Ci sami nauczyciele, ci sami uczniowie. Rano na lekcjach, a po południu na płatnych korepetycjach. Wszystko odbywa się w tym samym budynku publicznej szkoły. - To nieetyczne - oburza się kurator oświaty.
Korepetycje są przeznaczone dla gimnazjalistów i licealistów. Organizuje je firma "Dziewiątka”, która zatrudnia nauczycieli.
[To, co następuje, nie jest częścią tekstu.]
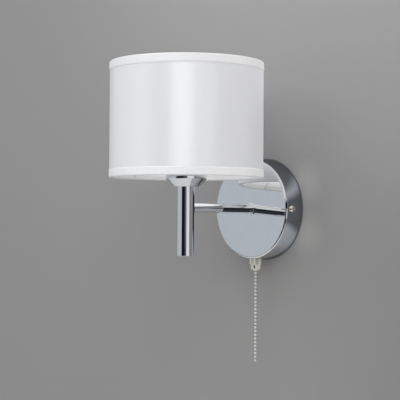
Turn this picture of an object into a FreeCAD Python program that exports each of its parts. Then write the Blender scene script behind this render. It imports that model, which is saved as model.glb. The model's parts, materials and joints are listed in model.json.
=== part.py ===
"""Wall light with a fabric drum shade: chrome canopy, arm and stem, E14 lampholder, ball-chain pull switch.

Millimetres. The wall is the plane Y = 0, the light stands out from it towards -Y, and +Z is up.
The origin is the middle of the canopy on the wall, which is also the middle of the two wall screws.
"""
import FreeCAD, Part
import math
import os

# ---------------------------------------------------------------- driving dimensions
# Canopy: a deep-drawn cup, open at the wall
CANOPY_DIAMETER = 100.0
CANOPY_DEPTH = 22.0
CANOPY_WALL = 1.0
CANOPY_EDGE_RADIUS = 2.0
SIDE_SCREW_FROM_WALL = 14.0

# Wall bracket: a bent strip with a round middle and a tab for the terminal block
BRACKET_THICKNESS = 1.5
BRACKET_WIDTH = 14.0
BRACKET_BEND_RADIUS = 1.0
BRACKET_EAR_HEIGHT = 18.5
BRACKET_MIDDLE_RADIUS = 15.0
CABLE_HOLE_RADIUS = 6.0
WALL_SCREW_SPACING = 60.0
WALL_SLOT_WIDTH = 4.5
WALL_SLOT_LENGTH = 8.0
TAB_WIDTH = 28.0
TAB_TOP = 31.0
TAB_CORNER_RADIUS = 3.0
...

Np. 40-godzinny kurs powtórzeniowy przygotowujący do matury z wybranego przedmiotu kosztuje od 280 do 300 zł.
Zajęcia odbywają się popołudniami w budynku ZSO nr 1. Problem w tym, że prowadzą je głównie osoby, które na co dzień uczą w ZSO uczestników kursu. Wśród nich ma być dyrektor szkoły. Potwierdza to informacja na stronie internetowej "Dziewiątki”.
Sprawą zainteresował się miejski radny. - Na dyżur zgłosił się do mnie jeden z rodziców tegorocznego maturzysty z tej szkoły. Opowiedział, że nawet podczas lekcji jest prowadzona agitacja do udziału w płatnych zajęciach powtórzeniowych - relacjonuje Tomasz Kraszewski (PiS).
Rodzic maturzysty twierdził też, że podczas tych zajęć są wykorzystywane szkolne dzienniki i nauczyciele wstawiają do nich dodatkowe oceny. - To nieprawda - odpowiada Wiesław Sowa, dyrektor ZSO nr 1 w Puławach. - Zapytałem o to nauczycieli i wszyscy zaprzeczyli. Poza tym, nie miałem żadnych sygnałów od rodziców.
Dyrektor mówi, że wprawdzie sam jako nauczyciel również podpisał umowę z firmą, to żadnych dodatkowych płatnych lekcji nie prowadzi - uczniowie nie byli nimi zainteresowani. Zaprzecza też, że w firmie pracują tylko nauczyciele jego szkoły. Bo jeden z nich jest już na emeryturze. Dodaje, że wśród osób korzystających z usług firmy "tylko” 60 proc. uczniów chodzi do ZSO nr 1.
Co na to lubelskie władze oświatowe? - Nie spotkałem się wcześniej z przypadkiem, żeby nauczyciele prowadzili dodatkowe płatne zajęcia w tej samej szkole w której uczą. Moim zdaniem to nieetyczne zachowanie. Musimy sprawdzić, czy zgodne z prawem - komentuje Krzysztof Babisz, lubelski kurator oświaty.
Funkcjonowanie prywatnej firmy na terenie publicznej szkoły sprawdzi też Urząd Miasta Puławy. - Zwróciliśmy się do dyrektora o wyjaśnienia w tej sprawie - informuje Magdalena Zarychta, rzecznik prezydenta Puław.
Właścicielka firmy, do której wczoraj zadzwoniliśmy nie chciała z nami rozmawiać, tłumacząc się brakiem czasu.